Il y a une tentation pour le populisme, dirait le sociologue tunisien Hamadi Redissi, dans un excellent travail sur le cas tunisien. Le populisme dispense de comprendre et donne à tout un chacun le droit de juger. Il n’y a qu’à faire. L’enfer c’est les autres. C’est à cause des gros bonnets, les biens placés… Tous les mêmes. Avec une touche locale, on dirait, dans le proverbe arabe : il n’y a pas d’hérisson lisse. La tendance dans le monde est au populisme, et notre monde, que je n’arrive pas à définir, appelé le monde arabe, qui subit les grands mouvements du monde par un léger différé, n’y échappera point. Peut-être que nous sommes dans un avant-goût qui fera tâche d’huile. Ce qu’on appelle par un terme savant : le proto-populisme. Tout commence par ce que Ernesto Laclau, la référence en le domaine, appelle «le moment populiste», un ordre fait de convictions ou d’hégémonie s’écroule, et on cherche à le remplacer par un nouvel ordre «hégémonique». C’est cet interrègne qui constitue le moment populiste. Le populisme existe, non pas parce qu’il y a une offre, mais une demande. Les sociétés sujettes au doute et à la peur, font des représentations simples et simplistes. Sur l’explication de leur décrépitude, d’abord. Puis elles appellent à l’homme providentiel. Et l’homme providentiel est celui auquel on ne pense pas. Un outsider qui n’a jamais fait de politique. Pas de positions préalables qui fâchent. Pas d’appartenance à une famille politique. Pas de référentiel idéologique. Pas d’engagement. Pas de consécration populaire. Il émerge de nulle part. Et, comme dirait le proverbe amazigh, celui qui est emporté par les torrents de la rivière, s’accroche même aux épines qui l’échancrent. Les sociétés jettent leur dévolu sur le premier venu, qu’ils rencontrent dans leurs tourments. Ils lui donnent l’onction.

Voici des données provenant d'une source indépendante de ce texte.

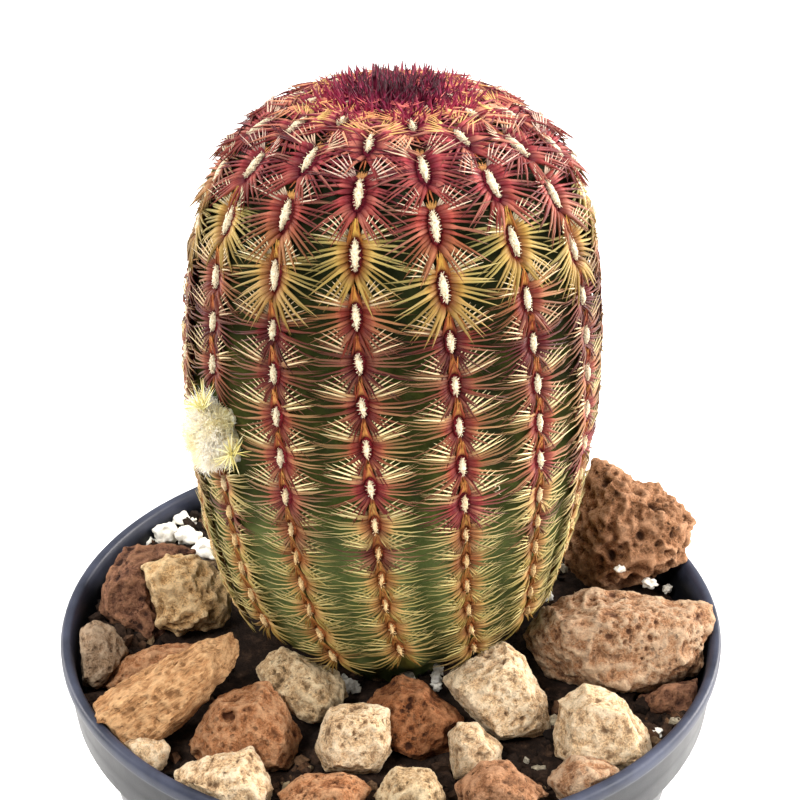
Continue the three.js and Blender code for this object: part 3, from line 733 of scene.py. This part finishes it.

L’outsider devient le messie et pense qu’il a l’incarnation, à défaut du saint esprit, celle du Peuple. Il faut y croire.
Le populisme, dit-on, est la maladie du siècle, et le monde arabe n’y échappera pas. Le phénomène est encore diffus, comme la nuée, hormis peut-être le cas tunisien, mais par un effet de condensation des nuages (faits de problèmes économiques et sociaux), il se transformera en pluie, ou plutôt en orage.
Que faire ? Laisser passer l’orage ? Oui, pour ceux qui tiennent le gouvernail. Mais quand on a le luxe de brasser les idées, il faut se donner la peine de comprendre le phénomène et ne pas céder à la tentation. Elle est corrosive et négative. Et même des têtes bien faites chez nous succombent à la tentation.
Qui se rappelle du pauvre Rayan, cet enfant qui a péri dans un puits ? Il faudrait être un monstre pour ne pas avoir d’élan affectif, pour le pauvre garçon et sa famille. Eh bien certains, des aiguilleurs de l’opinion à défaut d’en faire, ont brodé sur une tragique histoire, pour distinguer ceux qui sont dans le vrai, et ceux qu’ils ont déclaré «ennemis du peuple».
La cherté de la vie ? La sécheresse ? Haro sur le baudet. Je veux bien que la cause soit une personne, que la solution soit d’immoler cette personne, mais la chose est plus complexe.
Dans un moment populiste, c’est-à-dire un contexte fait de doute et de peur, il est compréhensible, que les couches défavorisées cèdent à la tentation populiste. Ce qui est intolérable, c’est que les têtes bien faites en fassent un levier, oubliant que «le moment populiste» a l’effet de manivelle.
Un homme avisé en vaut… un citoyen. C’est-à-dire un acteur et non sujet.